Jérôme Sessini photographs Syria's shattered streetscapes

Amid the rubble of a war-torn street in southern Aleppo, sheets are strung between buildings.
This image from Jérôme Sessini's series The Streets of Aleppo captures the realities of daily life in Syria, as sheets in this war-ravaged street are not simply hanging up to dry. "Always showing wounded fighters wasn't keeping the audience's attention any more, so I decided to change my approach," says Jérôme. Taken on a Canon EOS 5D Mark II (now succeeded by the Canon EOS 5D Mark IV) with a Canon EF 24-70mm f/2.8L II USM lens at 35mm, 1/15 sec, f/11 and ISO100. © Jérôme Sessini/Magnum Photos

Slung between bombed-out buildings in a street in Aleppo, Syria, are what look like washing lines. The sheets hanging from them seem incongruous amid the rubble but serve a crucial function. "They allow people to cross the streets without being seen by the snipers," explains conflict photographer and Canon Ambassador Jérôme Sessini. "Some of the materials are bedsheets, some are curtains, some are plastic covers – anything that can be used to hide behind." They have a strange echo of the domestic that feels at odds in a war zone, reminding us of life before the Syrian conflict began.
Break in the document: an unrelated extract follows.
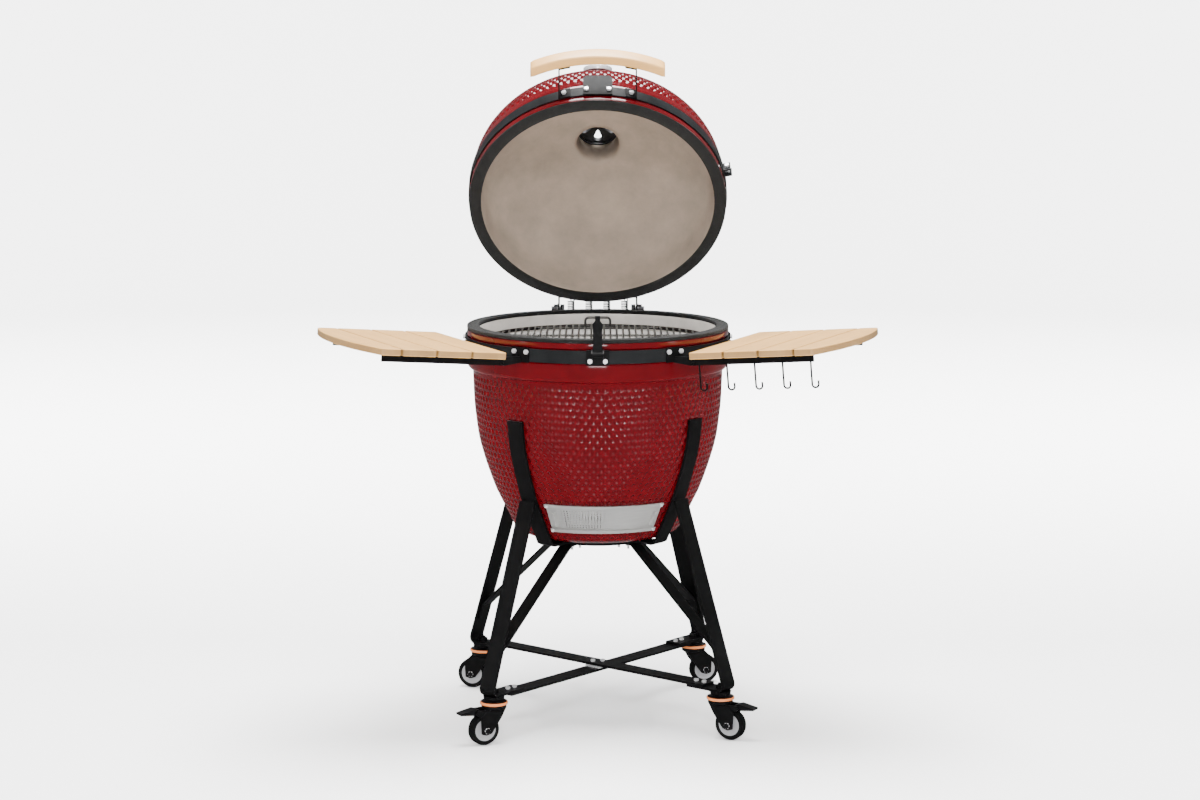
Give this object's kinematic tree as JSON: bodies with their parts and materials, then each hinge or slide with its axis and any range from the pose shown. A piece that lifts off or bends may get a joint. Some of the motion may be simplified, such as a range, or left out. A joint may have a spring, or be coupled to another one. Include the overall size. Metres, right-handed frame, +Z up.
{
  "type": "kamado charcoal grill",
  "caption": "Egg-shaped ceramic charcoal grill with a hinged open lid, draft door and vent, on a wheeled flat-bar stand with folding bamboo side shelves.",
  "frame": {"origin": "on the floor, below the upright axis of the bowl", "axes": "+Z up, front with the draft door and latch towards -Y, lid hinge along X at the back"},
  "size_m": [1.3614, 0.942, 1.6444],
  "materials": {
    "glazed_shell": "gloss red glaze over a dimpled shell",
    "fire_clay": "matte unglazed fire clay",
    "felt_gasket": "dense grey felt",
    "steel_band": "satin black",
    "black_frame": "satin black powder coat",
    "stainless_sheet": "brushed",
    "stainless_wire": "drawn wire",
    "bright_bolts": "bright zinc",
    "spring_steel": "drawn wire",
    "cast_iron_part": "matte black",
    "thermometer_case": "brushed bezel with a pale dial",
    "bamboo": "clear matte lacquer",
    "caster_tyre": "matte",
    "caster_hub": "satin grey",
    "caster_fork": "satin black"
  },
  "bodies": {
    "base": {"bowl": "glazed_shell", "base_band": "steel_band", "base_gasket": "felt_gasket", "fire_box": "fire_clay", "fire_box_panels": "fire_clay", "fire_ring": "fire_clay", "charcoal_grate": "cast_iron_part", "draft_frame": "stainless_sheet", "base_bolts": "bright_bolts", "hinge_base": "black_frame", "hinge_pivots": "bright_bolts", "hinge_springs": "spring_steel", "latch_base": "black_frame", "shelf_brackets": "black_frame", "cradle_arms": "black_frame", "struts": "black_frame", "centre_plate": "black_frame", "braces": "black_frame", "frame_bolts": "bright_bolts", "caster_stems": "bright_bolts", "leg_front_left": "black_frame", "leg_front_right": "black_frame", "leg_back_right": "black_frame", "leg_back_left": "black_frame"},
    "lid": {"lid": "glazed_shell", "lid_gasket": "felt_gasket", "lid_band": "steel_band", "lid_bolts": "bright_bolts", "lid_hinge": "black_frame", "handle": "bamboo", "handle_brackets": "black_frame", "catch_plate": "black_frame", "thermometer": "thermometer_case", "vent_collar": "cast_iron_part"},
    "vent_cap": {"vent_cap": "cast_iron_part"},
    "daisy_wheel": {"daisy_wheel": "cast_iron_part"},
    "cooking_grate": {"cooking_grate": "stainless_wire", "grate_handles": "stainless_wire"},
    "draft_screen": {"draft_screen": "stainless_sheet"},
    "draft_door": {"draft_door": "stainless_sheet"},
    "latch_lever": {"latch_lever": "black_frame"},
    "left_shelf": {"left_shelf_slats": "bamboo", "left_shelf_arms": "black_frame"},
    "right_shelf": {"right_shelf_slats": "bamboo", "right_shelf_arms": "black_frame", "tool_hooks": "black_frame"},
    "caster_front_left": {"fork_front_left": "caster_fork"},
    "wheel_front_left": {"tyre_front_left": "caster_tyre", "hub_front_left": "caster_hub"},
    "caster_front_right": {"fork_front_right": "caster_fork"},
    "wheel_front_right": {"tyre_front_right": "caster_tyre", "hub_front_right": "caster_hub"},
    "caster_back_right": {"fork_back_right": "caster_fork"},
    "wheel_back_right": {"tyre_back_right": "caster_tyre", "hub_back_right": "caster_hub"},
    "caster_back_left": {"fork_back_left": "caster_fork"},
    "wheel_back_left": {"tyre_back_left": "caster_tyre", "hub_back_left": "caster_hub"},
    "pedal_front_left": {"brake_pedal_front_left": "caster_fork"},
    "pedal_front_right": {"brake_pedal_front_right": "caster_fork"}
  },
  "joints": [
    {"name": "lid_hinge", "type": "hinge", "parent": "base", "child": "lid", "pos_m": [0, 0.34, 0.975], "axis": [-1, 0, 0], "range_deg": [-55.66, 0], "stiffness_Nm_per_rad": 60, "springref_deg": 42.97, "deforming": ["hinge_springs"]},
    {"name": "vent_cap_swing", "type": "hinge", "parent": "lid", "child": "vent_cap", "pos_m": [0, 0.45665, 1.37684], "axis": [0, 0.8257, 0.5641], "range_deg": [0, 85]},
    {"name": "daisy_wheel_turn", "type": "hinge", "parent": "vent_cap", "child": "daisy_wheel", "pos_m": [0, 0.42069, 1.44189], "axis": [0, 0.8257, 0.5641], "range_deg": [-36, 36]},
    {"name": "grate_lift", "type": "slide", "parent": "base", "child": "cooking_grate", "axis": [0, 0, 1], "range_m": [0, 0.3]},
    {"name": "draft_screen_slide", "type": "hinge", "parent": "base", "child": "draft_screen", "pos_m": [0, 0, 0.531], "axis": [0, 0, 1], "range_deg": [0, 27]},
    {"name": "draft_door_slide", "type": "hinge", "parent": "base", "child": "draft_door", "pos_m": [0, 0, 0.531], "axis": [0, 0, 1], "range_deg": [-27, 0]},
    {"name": "latch_swing", "type": "hinge", "parent": "base", "child": "latch_lever", "pos_m": [0, -0.336, 0.943], "axis": [1, 0, 0], "range_deg": [0, 75]},
    {"name": "left_shelf_fold", "type": "hinge", "parent": "base", "child": "left_shelf", "pos_m": [-0.29183, -0.13608, 0.921], "axis": [0.4226, -0.9063, 0], "range_deg": [0, 85]},
    {"name": "right_shelf_fold", "type": "hinge", "parent": "base", "child": "right_shelf", "pos_m": [0.29183, -0.13608, 0.921], "axis": [0.4226, 0.9063, 0], "range_deg": [0, 64]},
    {"name": "swivel_front_left", "type": "hinge", "parent": "base", "child": "caster_front_left", "pos_m": [-0.24812, -0.29569, 0.09], "axis": [0, 0, 1], "continuous": true},
    {"name": "roll_front_left", "type": "hinge", "parent": "caster_front_left", "child": "wheel_front_left", "pos_m": [-0.27261, -0.30927, 0.0375], "axis": [0.4848, -0.8746, 0], "continuous": true},
    {"name": "brake_front_left", "type": "hinge", "parent": "caster_front_left", "child": "pedal_front_left", "pos_m": [-0.29185, -0.31993, 0.082], "axis": [0.4848, -0.8746, 0], "range_deg": [0, 12]},
    {"name": "swivel_front_right", "type": "hinge", "parent": "base", "child": "caster_front_right", "pos_m": [0.29569, -0.24812, 0.09], "axis": [0, 0, 1], "continuous": true},
    {"name": "roll_front_right", "type": "hinge", "parent": "caster_front_right", "child": "wheel_front_right", "pos_m": [0.32018, -0.26169, 0.0375], "axis": [0.4848, 0.8746, 0], "continuous": true},
    {"name": "brake_front_right", "type": "hinge", "parent": "caster_front_right", "child": "pedal_front_right", "pos_m": [0.33942, -0.27236, 0.082], "axis": [0.4848, 0.8746, 0], "range_deg": [0, 12]},
    {"name": "swivel_back_right", "type": "hinge", "parent": "base", "child": "caster_back_right", "pos_m": [0.24812, 0.29569, 0.09], "axis": [0, 0, 1], "continuous": true},
    {"name": "roll_back_right", "type": "hinge", "parent": "caster_back_right", "child": "wheel_back_right", "pos_m": [0.27516, 0.30294, 0.0375], "axis": [-0.2588, 0.9659, 0], "continuous": true},
    {"name": "swivel_back_left", "type": "hinge", "parent": "base", "child": "caster_back_left", "pos_m": [-0.29569, 0.24812, 0.09], "axis": [0, 0, 1], "continuous": true},
    {"name": "roll_back_left", "type": "hinge", "parent": "caster_back_left", "child": "wheel_back_left", "pos_m": [-0.32274, 0.25536, 0.0375], "axis": [-0.2588, -0.9659, 0], "continuous": true}
  ]
}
The image, like so many from Jérôme's series The Streets of Aleppo, tells an incredible story about the Syrian civil war, without bringing any people into the frame. Shot in February 2013 and exhibited at Visa pour l'Image photojournalism festival later that same year, the series is quite unlike most coverage of the conflict seen in the mainstream media. Instead of focusing on the fighters, it focuses on the city streets.

Jérôme is no stranger to telling stories from streets. From documenting drug-related violence in Mexico through to the Euromaidan civil unrest in central Kiev, Ukraine, the Magnum photographer shines a light on conflicts across the world. Here he shares how he took a different approach when photographing the streets of Aleppo.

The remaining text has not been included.